[Start Raw records]

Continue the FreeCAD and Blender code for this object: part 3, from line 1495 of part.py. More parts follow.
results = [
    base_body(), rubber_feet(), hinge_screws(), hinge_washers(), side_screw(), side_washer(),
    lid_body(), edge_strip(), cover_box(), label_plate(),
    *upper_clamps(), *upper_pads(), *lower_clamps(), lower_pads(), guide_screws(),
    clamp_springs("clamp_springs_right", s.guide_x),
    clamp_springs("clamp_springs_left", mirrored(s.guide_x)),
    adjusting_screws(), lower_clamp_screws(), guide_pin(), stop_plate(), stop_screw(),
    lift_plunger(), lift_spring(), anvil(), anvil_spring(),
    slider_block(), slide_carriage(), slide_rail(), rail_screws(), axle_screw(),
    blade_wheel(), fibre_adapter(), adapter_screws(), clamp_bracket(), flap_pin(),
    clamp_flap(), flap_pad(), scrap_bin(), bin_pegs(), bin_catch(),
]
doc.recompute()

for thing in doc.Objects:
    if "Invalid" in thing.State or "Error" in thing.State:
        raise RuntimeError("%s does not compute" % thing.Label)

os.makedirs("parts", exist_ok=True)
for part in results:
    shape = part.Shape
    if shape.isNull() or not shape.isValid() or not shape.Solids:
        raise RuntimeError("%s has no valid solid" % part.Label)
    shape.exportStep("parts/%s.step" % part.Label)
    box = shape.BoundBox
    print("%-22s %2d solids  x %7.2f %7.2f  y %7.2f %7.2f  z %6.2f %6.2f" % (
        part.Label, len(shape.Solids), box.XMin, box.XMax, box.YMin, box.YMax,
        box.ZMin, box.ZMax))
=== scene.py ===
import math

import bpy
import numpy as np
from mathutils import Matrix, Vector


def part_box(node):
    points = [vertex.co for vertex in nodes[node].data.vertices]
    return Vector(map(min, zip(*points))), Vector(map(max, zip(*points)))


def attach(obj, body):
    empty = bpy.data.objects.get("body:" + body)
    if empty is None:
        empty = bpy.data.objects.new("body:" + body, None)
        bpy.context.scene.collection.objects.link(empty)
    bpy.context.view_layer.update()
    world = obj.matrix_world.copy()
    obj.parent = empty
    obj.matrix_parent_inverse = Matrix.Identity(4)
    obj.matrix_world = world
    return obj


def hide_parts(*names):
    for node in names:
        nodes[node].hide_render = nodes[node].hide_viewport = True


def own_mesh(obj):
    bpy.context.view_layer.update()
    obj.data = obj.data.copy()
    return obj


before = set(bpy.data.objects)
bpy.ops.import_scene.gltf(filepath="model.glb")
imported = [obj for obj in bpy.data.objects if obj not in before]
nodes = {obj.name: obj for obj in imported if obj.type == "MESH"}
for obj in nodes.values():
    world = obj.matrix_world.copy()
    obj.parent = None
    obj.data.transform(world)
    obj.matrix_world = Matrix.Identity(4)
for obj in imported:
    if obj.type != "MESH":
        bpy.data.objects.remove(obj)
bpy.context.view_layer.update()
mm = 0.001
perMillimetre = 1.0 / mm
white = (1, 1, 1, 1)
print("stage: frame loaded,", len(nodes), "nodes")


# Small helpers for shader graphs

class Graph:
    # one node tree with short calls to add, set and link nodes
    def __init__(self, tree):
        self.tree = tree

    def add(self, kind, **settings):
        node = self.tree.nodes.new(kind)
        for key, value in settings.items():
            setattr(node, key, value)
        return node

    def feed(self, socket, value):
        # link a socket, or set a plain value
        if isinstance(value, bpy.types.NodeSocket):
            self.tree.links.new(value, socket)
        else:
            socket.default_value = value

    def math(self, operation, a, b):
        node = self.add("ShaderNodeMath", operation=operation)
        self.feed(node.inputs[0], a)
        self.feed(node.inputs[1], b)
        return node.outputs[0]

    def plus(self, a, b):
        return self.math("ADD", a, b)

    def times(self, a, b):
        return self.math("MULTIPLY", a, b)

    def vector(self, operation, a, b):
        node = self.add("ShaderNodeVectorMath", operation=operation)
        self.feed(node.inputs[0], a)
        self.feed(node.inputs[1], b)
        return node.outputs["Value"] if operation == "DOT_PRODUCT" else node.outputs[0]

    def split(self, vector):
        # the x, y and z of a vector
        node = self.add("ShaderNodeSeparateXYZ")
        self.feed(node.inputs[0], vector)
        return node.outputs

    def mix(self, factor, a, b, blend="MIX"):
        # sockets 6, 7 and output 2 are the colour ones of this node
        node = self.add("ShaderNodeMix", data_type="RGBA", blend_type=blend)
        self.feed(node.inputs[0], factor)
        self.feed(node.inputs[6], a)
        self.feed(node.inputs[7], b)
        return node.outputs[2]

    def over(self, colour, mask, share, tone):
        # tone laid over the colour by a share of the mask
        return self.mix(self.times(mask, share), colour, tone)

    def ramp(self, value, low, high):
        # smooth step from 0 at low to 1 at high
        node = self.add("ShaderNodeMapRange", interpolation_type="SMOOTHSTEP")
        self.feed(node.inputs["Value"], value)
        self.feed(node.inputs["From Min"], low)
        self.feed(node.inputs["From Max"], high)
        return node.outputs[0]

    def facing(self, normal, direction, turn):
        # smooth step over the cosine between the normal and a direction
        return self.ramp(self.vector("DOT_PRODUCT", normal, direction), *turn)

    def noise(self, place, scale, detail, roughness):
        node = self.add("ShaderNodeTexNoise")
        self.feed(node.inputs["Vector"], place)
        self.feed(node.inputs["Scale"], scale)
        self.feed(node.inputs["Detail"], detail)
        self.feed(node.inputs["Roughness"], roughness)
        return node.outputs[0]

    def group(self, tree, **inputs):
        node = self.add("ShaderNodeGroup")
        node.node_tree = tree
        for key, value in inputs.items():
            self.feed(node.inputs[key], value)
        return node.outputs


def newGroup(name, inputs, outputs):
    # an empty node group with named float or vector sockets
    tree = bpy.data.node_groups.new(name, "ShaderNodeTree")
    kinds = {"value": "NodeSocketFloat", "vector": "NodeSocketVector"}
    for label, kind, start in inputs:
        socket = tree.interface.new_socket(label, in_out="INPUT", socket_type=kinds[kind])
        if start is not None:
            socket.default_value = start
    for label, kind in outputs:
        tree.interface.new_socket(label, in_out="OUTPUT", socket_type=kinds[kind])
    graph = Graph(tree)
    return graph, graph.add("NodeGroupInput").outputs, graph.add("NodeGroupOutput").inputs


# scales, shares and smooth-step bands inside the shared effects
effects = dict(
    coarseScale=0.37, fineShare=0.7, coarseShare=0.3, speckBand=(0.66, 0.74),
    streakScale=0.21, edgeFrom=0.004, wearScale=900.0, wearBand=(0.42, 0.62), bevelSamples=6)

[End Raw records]
[Start Raw records]

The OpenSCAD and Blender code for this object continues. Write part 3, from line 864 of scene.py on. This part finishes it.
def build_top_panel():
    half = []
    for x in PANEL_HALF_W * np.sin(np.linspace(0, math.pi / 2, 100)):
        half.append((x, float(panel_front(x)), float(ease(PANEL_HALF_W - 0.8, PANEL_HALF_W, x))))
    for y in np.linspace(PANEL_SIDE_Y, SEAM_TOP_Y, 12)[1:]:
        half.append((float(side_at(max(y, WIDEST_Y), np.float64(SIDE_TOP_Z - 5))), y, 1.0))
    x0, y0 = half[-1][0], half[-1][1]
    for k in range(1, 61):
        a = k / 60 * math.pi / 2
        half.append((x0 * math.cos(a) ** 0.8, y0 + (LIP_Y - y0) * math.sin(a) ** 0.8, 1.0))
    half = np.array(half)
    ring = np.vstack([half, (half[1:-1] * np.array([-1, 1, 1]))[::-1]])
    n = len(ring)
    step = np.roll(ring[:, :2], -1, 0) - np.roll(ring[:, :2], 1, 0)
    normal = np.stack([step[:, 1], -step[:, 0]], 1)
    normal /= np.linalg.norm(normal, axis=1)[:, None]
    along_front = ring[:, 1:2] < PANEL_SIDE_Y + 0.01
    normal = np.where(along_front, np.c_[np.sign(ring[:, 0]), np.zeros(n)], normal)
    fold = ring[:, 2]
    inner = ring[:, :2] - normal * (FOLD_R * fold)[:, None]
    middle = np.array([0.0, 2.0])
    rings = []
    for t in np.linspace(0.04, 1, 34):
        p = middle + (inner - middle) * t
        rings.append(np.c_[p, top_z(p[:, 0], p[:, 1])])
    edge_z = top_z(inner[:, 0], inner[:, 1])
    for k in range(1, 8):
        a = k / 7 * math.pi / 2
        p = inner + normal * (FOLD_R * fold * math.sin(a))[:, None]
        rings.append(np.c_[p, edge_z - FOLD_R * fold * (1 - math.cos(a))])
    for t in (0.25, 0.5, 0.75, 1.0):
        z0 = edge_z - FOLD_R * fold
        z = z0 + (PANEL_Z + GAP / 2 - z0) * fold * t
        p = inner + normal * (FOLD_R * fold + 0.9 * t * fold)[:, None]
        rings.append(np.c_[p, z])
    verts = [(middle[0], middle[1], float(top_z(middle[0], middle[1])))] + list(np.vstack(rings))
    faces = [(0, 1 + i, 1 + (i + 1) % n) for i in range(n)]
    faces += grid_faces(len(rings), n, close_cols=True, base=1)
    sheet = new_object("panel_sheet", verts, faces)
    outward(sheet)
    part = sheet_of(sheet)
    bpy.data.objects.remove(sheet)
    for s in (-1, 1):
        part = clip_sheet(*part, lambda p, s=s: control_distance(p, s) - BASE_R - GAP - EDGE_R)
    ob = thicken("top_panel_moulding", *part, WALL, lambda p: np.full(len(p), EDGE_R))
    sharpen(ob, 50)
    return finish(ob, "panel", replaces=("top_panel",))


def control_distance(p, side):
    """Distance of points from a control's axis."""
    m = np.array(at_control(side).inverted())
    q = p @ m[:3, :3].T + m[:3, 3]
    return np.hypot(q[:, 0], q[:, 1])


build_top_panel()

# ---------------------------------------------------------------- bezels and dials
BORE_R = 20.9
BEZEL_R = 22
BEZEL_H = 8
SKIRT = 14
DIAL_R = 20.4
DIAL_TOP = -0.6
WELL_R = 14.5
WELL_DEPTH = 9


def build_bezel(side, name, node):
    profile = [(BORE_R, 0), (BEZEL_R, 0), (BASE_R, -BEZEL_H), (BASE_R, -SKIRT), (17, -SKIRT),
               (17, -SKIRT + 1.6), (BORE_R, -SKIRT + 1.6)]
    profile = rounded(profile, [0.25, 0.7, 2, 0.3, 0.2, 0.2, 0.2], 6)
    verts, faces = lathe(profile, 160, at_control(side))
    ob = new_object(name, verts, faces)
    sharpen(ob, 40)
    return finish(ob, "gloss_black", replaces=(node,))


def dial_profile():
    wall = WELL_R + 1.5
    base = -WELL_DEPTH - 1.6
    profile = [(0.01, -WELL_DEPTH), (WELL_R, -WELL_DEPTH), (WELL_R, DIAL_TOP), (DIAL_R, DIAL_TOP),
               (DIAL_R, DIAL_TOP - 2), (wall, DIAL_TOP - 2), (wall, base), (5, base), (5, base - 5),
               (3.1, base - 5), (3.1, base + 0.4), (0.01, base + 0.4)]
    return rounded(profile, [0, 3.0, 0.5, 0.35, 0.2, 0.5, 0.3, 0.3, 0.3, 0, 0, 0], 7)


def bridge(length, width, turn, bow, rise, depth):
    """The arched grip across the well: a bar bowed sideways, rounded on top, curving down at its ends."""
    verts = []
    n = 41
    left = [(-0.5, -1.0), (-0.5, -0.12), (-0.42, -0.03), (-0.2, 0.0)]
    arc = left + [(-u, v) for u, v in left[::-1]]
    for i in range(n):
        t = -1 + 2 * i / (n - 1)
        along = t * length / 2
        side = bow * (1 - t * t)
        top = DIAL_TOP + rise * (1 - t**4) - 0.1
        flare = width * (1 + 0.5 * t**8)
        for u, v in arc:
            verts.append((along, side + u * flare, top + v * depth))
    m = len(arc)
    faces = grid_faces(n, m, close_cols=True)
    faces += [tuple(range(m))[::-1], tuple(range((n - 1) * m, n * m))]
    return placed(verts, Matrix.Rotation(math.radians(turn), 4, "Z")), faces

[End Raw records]

Task - Everything from the line with "if shape.isNull() or" through the line with "obj.matrix_world = Matrix.Identity(4)", both ends included, should be repeated exactly; nothing else should appear.

Exercise answer -
    if shape.isNull() or not shape.isValid() or not shape.Solids:
        raise RuntimeError("%s has no valid solid" % part.Label)
    shape.exportStep("parts/%s.step" % part.Label)
    box = shape.BoundBox
    print("%-22s %2d solids  x %7.2f %7.2f  y %7.2f %7.2f  z %6.2f %6.2f" % (
        part.Label, len(shape.Solids), box.XMin, box.XMax, box.YMin, box.YMax,
        box.ZMin, box.ZMax))
=== scene.py ===
import math

import bpy
import numpy as np
from mathutils import Matrix, Vector


def part_box(node):
    points = [vertex.co for vertex in nodes[node].data.vertices]
    return Vector(map(min, zip(*points))), Vector(map(max, zip(*points)))


def attach(obj, body):
    empty = bpy.data.objects.get("body:" + body)
    if empty is None:
        empty = bpy.data.objects.new("body:" + body, None)
        bpy.context.scene.collection.objects.link(empty)
    bpy.context.view_layer.update()
    world = obj.matrix_world.copy()
    obj.parent = empty
    obj.matrix_parent_inverse = Matrix.Identity(4)
    obj.matrix_world = world
    return obj


def hide_parts(*names):
    for node in names:
        nodes[node].hide_render = nodes[node].hide_viewport = True


def own_mesh(obj):
    bpy.context.view_layer.update()
    obj.data = obj.data.copy()
    return obj


before = set(bpy.data.objects)
bpy.ops.import_scene.gltf(filepath="model.glb")
imported = [obj for obj in bpy.data.objects if obj not in before]
nodes = {obj.name: obj for obj in imported if obj.type == "MESH"}
for obj in nodes.values():
    world = obj.matrix_world.copy()
    obj.parent = None
    obj.data.transform(world)
    obj.matrix_world = Matrix.Identity(4)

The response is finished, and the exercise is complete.